[Exercise description]: Quote exactly the lines between the line containing "sides.forEach((x, i) =>" and the line containing "points = [vertex.co", counting those two lines as part of the range. Leave the rest out.

Object modeling scripts:
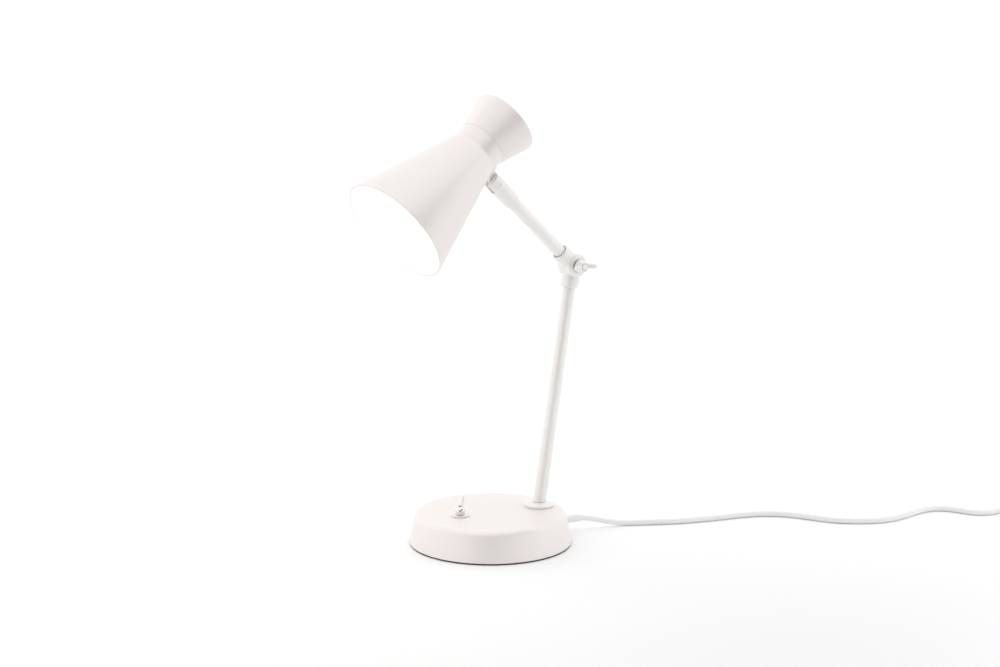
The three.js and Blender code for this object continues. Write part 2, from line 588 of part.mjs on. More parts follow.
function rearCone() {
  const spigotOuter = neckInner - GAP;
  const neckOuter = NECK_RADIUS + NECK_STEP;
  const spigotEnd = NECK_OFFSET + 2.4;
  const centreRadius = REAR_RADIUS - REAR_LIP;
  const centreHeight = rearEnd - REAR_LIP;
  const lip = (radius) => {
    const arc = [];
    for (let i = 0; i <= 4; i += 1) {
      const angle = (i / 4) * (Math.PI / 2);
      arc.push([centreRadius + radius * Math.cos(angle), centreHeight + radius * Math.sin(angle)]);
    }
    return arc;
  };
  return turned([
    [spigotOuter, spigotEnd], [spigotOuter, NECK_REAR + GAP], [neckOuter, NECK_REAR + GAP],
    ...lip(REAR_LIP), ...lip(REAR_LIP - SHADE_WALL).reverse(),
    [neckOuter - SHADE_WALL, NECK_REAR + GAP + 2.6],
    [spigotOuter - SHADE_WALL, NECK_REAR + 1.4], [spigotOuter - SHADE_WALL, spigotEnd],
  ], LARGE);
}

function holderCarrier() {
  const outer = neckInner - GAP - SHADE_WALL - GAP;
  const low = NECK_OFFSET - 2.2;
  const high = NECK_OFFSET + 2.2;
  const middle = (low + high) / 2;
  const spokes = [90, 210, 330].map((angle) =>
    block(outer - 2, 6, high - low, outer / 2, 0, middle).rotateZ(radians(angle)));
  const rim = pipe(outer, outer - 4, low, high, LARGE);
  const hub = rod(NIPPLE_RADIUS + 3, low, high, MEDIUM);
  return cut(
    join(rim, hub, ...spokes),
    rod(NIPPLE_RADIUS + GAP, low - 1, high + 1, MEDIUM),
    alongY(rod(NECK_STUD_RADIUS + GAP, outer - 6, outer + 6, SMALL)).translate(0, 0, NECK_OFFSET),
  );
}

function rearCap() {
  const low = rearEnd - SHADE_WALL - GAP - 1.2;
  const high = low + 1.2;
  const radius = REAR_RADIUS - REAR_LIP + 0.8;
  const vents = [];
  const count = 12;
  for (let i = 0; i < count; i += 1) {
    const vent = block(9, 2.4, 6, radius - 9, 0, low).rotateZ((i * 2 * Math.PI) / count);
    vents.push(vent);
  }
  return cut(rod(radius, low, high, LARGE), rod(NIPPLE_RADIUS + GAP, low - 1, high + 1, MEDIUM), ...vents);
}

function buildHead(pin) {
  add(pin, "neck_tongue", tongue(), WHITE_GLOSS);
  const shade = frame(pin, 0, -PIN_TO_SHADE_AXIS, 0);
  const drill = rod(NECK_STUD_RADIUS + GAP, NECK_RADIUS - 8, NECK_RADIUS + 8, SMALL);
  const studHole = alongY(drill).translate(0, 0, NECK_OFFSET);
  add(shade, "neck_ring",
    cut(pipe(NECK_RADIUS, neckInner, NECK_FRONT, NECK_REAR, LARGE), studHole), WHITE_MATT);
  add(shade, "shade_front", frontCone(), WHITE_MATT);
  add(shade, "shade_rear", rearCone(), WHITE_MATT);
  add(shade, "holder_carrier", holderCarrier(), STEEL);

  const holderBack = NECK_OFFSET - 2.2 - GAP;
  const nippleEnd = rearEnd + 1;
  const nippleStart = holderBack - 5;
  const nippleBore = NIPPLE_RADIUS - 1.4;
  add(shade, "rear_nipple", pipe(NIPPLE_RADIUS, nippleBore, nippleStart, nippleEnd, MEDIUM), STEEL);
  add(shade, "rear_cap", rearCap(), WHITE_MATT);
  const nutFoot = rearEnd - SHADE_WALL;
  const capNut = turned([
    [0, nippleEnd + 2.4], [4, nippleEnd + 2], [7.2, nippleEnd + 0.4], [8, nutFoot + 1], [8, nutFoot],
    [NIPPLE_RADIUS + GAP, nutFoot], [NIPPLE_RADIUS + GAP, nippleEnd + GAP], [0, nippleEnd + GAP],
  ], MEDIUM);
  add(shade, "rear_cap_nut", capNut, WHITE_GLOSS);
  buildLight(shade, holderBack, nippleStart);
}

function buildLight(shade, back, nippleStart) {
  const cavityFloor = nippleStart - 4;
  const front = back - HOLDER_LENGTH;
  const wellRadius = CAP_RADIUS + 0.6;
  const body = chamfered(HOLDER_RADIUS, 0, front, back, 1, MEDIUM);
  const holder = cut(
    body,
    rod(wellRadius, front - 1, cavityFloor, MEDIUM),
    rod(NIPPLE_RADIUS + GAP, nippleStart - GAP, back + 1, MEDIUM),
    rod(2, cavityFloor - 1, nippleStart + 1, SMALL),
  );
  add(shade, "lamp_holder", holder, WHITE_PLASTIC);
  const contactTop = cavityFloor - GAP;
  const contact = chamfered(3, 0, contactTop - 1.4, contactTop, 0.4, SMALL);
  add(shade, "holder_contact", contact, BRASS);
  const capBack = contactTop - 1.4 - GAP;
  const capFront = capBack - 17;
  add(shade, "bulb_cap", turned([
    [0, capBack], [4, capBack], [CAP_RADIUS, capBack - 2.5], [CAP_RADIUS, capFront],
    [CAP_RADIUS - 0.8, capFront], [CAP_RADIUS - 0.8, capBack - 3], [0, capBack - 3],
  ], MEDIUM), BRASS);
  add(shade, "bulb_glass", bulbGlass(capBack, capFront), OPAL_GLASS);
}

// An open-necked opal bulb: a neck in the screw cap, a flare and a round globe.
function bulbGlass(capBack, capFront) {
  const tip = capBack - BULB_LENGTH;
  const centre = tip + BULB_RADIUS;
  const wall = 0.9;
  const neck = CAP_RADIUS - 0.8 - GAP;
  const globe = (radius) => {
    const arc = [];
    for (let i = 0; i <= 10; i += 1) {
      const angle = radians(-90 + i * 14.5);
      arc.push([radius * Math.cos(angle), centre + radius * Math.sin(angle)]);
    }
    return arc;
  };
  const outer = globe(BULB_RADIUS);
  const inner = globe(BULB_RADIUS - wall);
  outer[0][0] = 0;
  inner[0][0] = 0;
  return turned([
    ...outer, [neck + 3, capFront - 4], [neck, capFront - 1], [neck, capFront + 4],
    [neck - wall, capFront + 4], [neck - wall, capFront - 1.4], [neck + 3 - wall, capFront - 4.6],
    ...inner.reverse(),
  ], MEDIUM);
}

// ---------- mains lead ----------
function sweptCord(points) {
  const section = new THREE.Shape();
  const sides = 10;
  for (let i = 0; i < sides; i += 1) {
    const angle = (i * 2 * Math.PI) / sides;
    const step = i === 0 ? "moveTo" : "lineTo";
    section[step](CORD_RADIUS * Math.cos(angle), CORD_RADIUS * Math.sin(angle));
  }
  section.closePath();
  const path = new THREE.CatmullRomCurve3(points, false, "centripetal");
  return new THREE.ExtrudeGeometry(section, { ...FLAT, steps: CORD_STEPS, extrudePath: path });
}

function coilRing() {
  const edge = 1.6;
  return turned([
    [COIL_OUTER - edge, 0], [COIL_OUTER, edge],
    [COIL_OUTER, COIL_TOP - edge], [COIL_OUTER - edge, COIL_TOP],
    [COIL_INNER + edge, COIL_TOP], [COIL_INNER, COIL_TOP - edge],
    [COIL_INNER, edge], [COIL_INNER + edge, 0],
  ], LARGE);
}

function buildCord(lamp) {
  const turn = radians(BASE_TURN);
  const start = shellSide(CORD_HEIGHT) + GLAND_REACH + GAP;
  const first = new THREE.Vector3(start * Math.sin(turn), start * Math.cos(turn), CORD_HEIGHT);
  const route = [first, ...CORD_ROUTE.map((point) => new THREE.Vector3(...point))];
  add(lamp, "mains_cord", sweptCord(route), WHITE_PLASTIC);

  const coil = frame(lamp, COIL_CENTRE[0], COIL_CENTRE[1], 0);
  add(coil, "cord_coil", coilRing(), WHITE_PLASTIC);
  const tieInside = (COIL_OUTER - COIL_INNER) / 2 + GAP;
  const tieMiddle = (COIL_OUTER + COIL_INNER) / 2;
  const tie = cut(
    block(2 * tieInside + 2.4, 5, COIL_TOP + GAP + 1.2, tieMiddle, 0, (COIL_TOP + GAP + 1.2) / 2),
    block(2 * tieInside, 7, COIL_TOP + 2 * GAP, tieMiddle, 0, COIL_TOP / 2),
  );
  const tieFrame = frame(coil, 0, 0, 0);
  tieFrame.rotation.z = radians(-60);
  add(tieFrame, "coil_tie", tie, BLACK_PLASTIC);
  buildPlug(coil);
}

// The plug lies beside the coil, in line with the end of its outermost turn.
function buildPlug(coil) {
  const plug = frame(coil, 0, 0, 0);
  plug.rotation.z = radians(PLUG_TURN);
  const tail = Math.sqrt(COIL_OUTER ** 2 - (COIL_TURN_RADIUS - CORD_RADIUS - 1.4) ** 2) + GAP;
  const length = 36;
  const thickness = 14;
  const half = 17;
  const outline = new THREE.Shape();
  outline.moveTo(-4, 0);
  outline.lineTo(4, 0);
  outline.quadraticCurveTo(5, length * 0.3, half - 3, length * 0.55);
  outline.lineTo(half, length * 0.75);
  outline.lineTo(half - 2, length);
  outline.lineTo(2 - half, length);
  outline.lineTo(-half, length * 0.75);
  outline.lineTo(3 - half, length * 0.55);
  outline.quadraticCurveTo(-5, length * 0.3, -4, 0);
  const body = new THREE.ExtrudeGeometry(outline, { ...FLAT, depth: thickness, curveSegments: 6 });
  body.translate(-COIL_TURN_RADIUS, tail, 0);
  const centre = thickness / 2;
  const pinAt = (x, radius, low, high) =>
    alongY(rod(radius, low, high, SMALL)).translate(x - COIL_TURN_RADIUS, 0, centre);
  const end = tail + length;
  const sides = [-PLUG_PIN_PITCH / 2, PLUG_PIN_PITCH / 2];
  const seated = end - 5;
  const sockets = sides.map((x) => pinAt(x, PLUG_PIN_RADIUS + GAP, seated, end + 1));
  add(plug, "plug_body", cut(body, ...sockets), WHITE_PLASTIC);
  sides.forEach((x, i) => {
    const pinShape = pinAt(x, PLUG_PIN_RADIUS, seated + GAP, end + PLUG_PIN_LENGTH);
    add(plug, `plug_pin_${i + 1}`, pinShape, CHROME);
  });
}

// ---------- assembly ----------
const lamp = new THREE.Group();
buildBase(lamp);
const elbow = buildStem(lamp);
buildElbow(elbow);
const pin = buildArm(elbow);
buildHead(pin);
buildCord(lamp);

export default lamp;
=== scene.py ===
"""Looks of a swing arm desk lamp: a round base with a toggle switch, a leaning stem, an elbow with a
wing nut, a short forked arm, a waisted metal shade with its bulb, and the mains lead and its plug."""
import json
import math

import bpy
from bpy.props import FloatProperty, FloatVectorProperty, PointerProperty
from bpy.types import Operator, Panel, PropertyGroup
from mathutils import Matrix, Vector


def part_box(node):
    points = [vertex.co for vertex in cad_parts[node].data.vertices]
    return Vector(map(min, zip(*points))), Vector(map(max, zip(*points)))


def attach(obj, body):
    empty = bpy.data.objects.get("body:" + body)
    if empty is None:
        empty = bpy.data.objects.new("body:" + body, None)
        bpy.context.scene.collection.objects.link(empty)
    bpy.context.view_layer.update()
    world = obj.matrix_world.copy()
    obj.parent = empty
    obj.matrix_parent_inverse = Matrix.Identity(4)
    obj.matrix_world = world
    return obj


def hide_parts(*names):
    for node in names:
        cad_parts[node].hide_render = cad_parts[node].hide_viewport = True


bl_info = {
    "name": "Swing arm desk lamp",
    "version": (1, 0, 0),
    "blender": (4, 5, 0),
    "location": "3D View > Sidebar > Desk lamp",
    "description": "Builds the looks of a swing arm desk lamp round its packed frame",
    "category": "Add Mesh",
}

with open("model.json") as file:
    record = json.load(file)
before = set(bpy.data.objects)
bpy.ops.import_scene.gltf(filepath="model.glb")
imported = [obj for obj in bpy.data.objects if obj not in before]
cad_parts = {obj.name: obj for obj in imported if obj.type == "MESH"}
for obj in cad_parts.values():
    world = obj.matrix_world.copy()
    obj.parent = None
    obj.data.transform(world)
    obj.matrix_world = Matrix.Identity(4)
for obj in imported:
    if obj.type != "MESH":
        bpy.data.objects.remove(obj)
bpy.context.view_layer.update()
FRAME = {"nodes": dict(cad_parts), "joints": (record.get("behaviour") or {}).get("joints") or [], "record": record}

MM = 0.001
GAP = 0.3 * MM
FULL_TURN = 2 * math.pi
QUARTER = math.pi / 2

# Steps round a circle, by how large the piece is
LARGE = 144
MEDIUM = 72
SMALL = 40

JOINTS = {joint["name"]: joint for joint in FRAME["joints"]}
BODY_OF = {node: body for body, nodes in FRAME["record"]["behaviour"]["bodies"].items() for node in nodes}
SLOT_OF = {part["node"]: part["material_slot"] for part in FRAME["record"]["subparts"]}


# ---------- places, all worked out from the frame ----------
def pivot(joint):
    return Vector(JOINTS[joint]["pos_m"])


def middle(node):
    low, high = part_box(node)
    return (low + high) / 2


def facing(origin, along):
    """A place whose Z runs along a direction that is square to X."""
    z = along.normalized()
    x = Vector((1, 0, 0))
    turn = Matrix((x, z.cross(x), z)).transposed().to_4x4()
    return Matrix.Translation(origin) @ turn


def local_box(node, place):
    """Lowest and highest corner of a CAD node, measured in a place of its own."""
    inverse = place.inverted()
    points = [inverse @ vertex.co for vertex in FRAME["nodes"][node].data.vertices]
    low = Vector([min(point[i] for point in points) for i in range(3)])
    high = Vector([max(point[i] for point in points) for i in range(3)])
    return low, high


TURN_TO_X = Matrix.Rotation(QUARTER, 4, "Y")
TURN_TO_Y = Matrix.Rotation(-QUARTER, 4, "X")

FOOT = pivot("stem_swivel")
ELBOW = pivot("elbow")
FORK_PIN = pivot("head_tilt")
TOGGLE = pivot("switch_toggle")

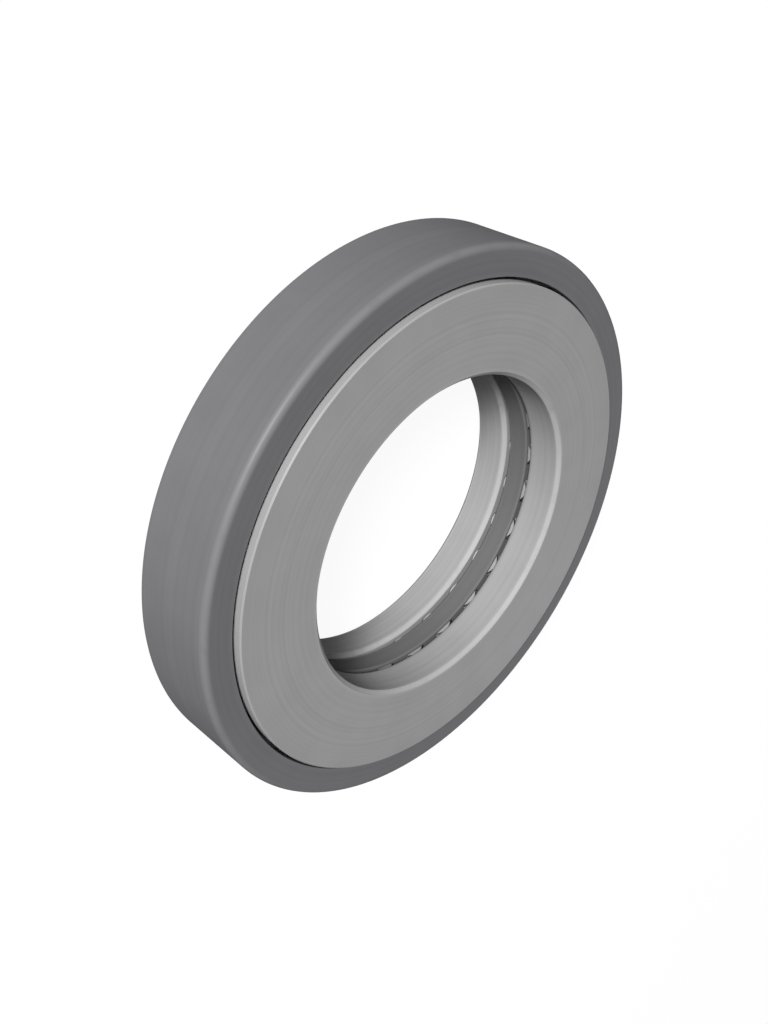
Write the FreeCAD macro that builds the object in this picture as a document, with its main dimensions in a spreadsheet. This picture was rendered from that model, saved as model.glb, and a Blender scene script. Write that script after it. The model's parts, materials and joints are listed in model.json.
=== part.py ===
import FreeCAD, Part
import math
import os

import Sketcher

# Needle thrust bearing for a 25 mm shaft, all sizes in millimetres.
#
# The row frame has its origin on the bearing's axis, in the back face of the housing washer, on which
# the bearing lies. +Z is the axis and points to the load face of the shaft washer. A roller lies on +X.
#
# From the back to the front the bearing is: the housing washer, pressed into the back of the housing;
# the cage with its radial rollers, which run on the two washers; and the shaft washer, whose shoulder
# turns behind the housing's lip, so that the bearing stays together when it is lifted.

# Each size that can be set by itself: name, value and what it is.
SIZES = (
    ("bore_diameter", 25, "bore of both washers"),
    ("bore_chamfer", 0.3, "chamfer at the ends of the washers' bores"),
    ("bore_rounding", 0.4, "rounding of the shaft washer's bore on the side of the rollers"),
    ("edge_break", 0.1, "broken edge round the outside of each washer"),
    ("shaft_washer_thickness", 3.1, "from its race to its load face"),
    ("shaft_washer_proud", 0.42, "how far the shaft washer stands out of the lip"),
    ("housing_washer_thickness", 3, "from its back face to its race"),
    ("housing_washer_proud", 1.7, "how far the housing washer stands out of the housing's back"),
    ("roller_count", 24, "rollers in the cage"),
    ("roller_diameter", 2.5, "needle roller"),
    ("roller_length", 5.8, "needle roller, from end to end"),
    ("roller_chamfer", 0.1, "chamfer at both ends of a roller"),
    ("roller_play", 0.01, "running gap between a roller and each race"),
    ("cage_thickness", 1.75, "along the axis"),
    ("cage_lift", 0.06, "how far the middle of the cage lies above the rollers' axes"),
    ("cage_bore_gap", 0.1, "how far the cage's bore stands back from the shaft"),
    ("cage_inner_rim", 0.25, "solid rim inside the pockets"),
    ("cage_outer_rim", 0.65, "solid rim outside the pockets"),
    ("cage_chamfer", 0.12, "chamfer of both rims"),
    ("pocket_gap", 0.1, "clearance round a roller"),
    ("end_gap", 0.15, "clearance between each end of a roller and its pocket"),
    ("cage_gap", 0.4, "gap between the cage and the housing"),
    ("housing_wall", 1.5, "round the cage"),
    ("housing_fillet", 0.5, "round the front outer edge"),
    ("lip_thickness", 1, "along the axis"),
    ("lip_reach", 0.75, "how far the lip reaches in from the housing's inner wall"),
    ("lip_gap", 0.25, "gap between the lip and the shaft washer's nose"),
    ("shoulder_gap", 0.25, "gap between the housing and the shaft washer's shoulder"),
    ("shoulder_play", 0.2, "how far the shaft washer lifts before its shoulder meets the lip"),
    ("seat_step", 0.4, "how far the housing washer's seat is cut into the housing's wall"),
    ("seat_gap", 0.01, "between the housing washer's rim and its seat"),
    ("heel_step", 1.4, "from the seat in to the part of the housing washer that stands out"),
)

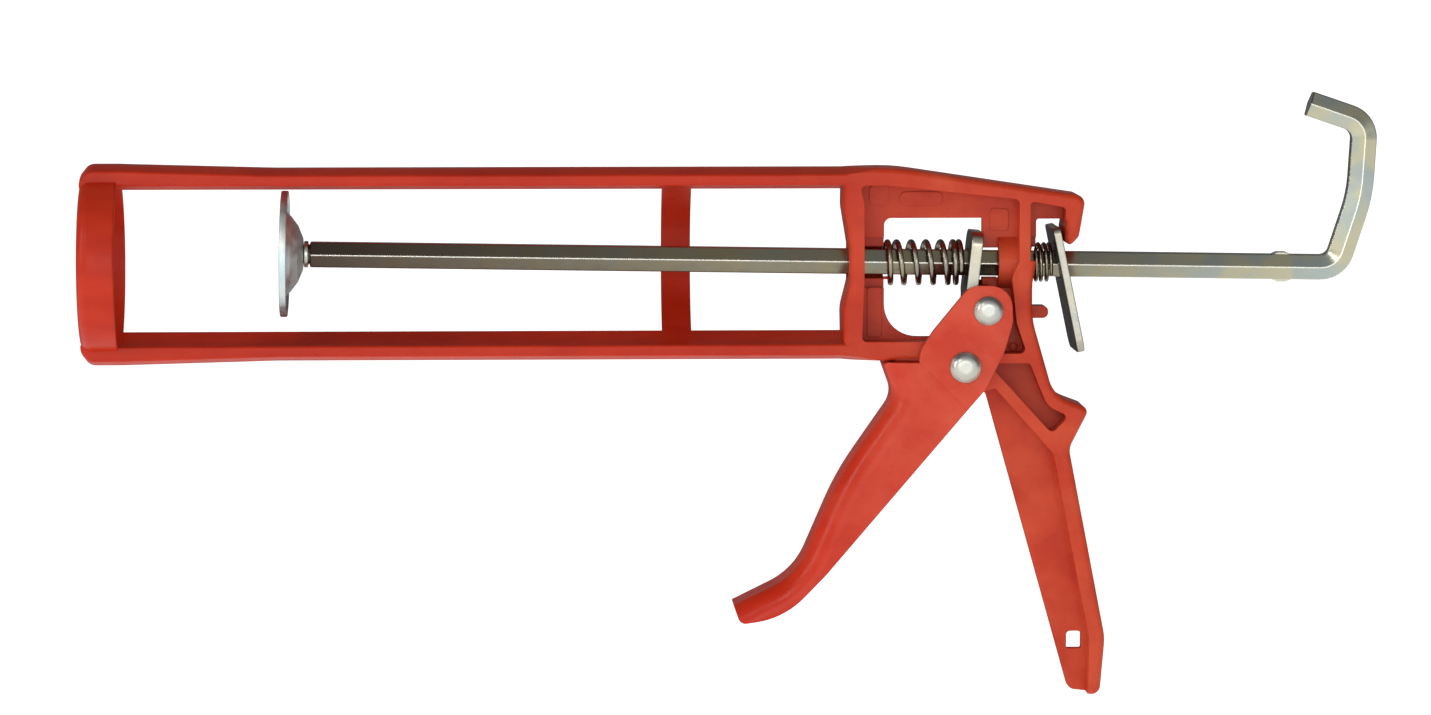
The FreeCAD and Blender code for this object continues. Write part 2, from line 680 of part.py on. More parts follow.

[Worked solution]:
  sides.forEach((x, i) => {
    const pinShape = pinAt(x, PLUG_PIN_RADIUS, seated + GAP, end + PLUG_PIN_LENGTH);
    add(plug, `plug_pin_${i + 1}`, pinShape, CHROME);
  });
}

// ---------- assembly ----------
const lamp = new THREE.Group();
buildBase(lamp);
const elbow = buildStem(lamp);
buildElbow(elbow);
const pin = buildArm(elbow);
buildHead(pin);
buildCord(lamp);

export default lamp;
=== scene.py ===
"""Looks of a swing arm desk lamp: a round base with a toggle switch, a leaning stem, an elbow with a
wing nut, a short forked arm, a waisted metal shade with its bulb, and the mains lead and its plug."""
import json
import math

import bpy
from bpy.props import FloatProperty, FloatVectorProperty, PointerProperty
from bpy.types import Operator, Panel, PropertyGroup
from mathutils import Matrix, Vector


def part_box(node):
    points = [vertex.co for vertex in cad_parts[node].data.vertices]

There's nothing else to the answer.